As Labour obsess about the 0.2 per cent, the 99.8 per cent might be wondering why their hard-earned money is being squandered thanks to the financial mismanagement in Britain’s town hHalls. It adds another dimension to the newly-coined phrase “moron premium”.
At the time of a cost-of-living crisis, Labour seeks to stir up resentment against wealth creators. Delighted to be in the thick of a class war, opposition MPs from all parties seem to overlook that the rich include the likes of Harry Kane. He earns £200,000 a week at Spurs, in contrast to the average pay of £558. Gareth Bale, the Welsh captain, was reportedly European football’s third-highest earner, on £28.8 million a year at Real Madrid.
Both are subject to MPs’ glutinous tributes, rather than their earnings being compared with nurses’.
The UK’s tax burden is at a record high, a sorry state of affairs for a Conservative government. The fiasco over finances in too many local councils is probably replicated in other areas of the public sector. With little being done to curb waste, taxpayers’ money is being shredded, Lycett-style, only for real.

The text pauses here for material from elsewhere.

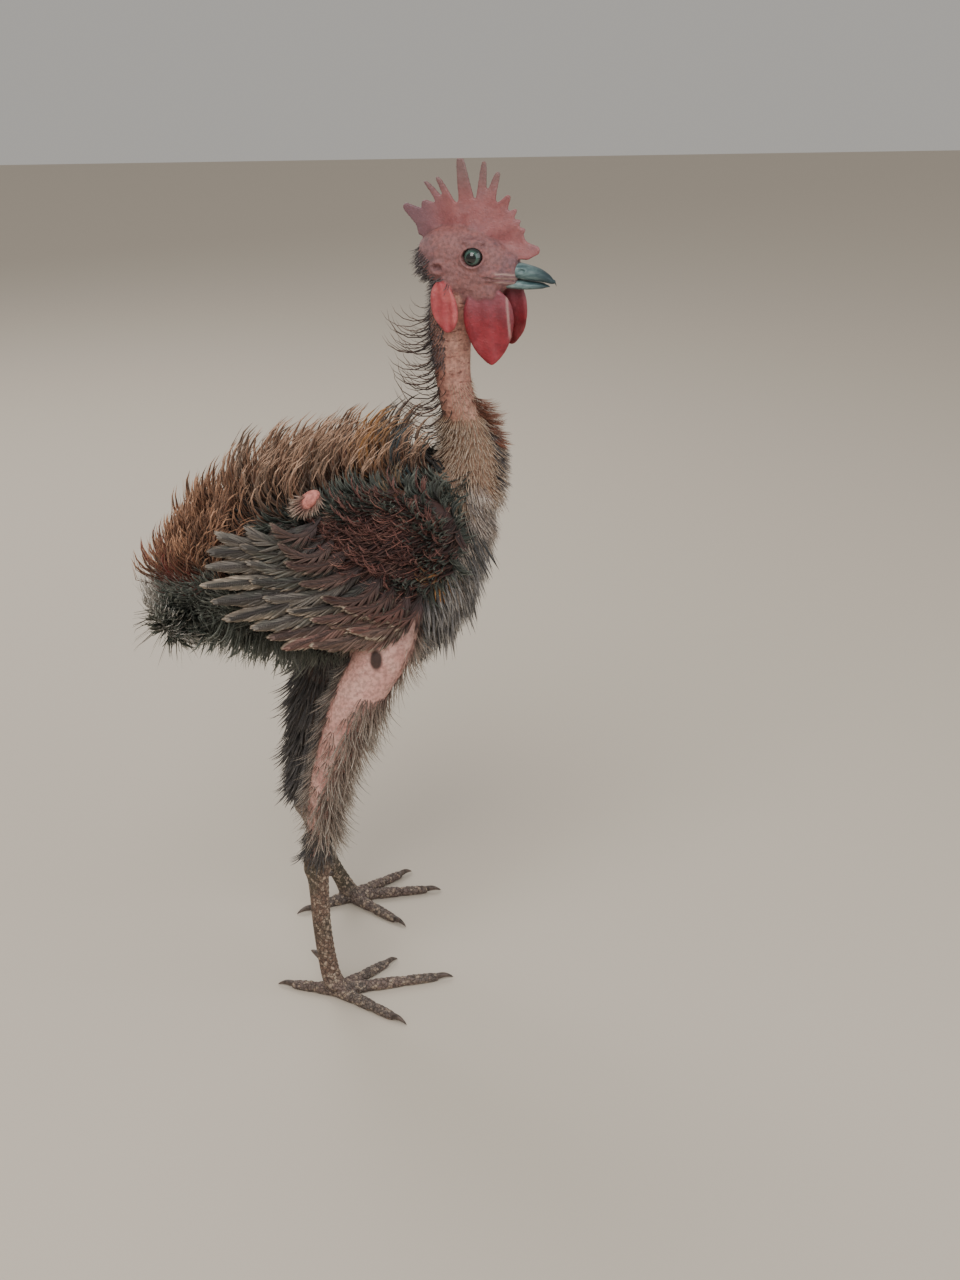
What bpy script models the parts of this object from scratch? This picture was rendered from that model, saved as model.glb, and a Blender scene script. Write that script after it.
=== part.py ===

After details of her finances were splashed over the media, Murty announced that she would pay tax on her worldwide earnings. But, if possible, who doesn’t want – legally and legitimately – to save on their taxes with the help of the UK’s over-complicated tax regime?
Foundations, trusts and endowments can often be vehicles for “tax efficiency”, as accountants like to call it. For example, Tax Justice UK, demanding the abolition of Non-Dom status, is bankrolled by a number of trusts. Do any of them take advantage of the tax exemptions available to charities?
Less red rose than emerald green with the politics of envy, the Prime Minister’s opponents are playing the man not the ball by weaponising his wife’s wealth against him. It’s an ugly game.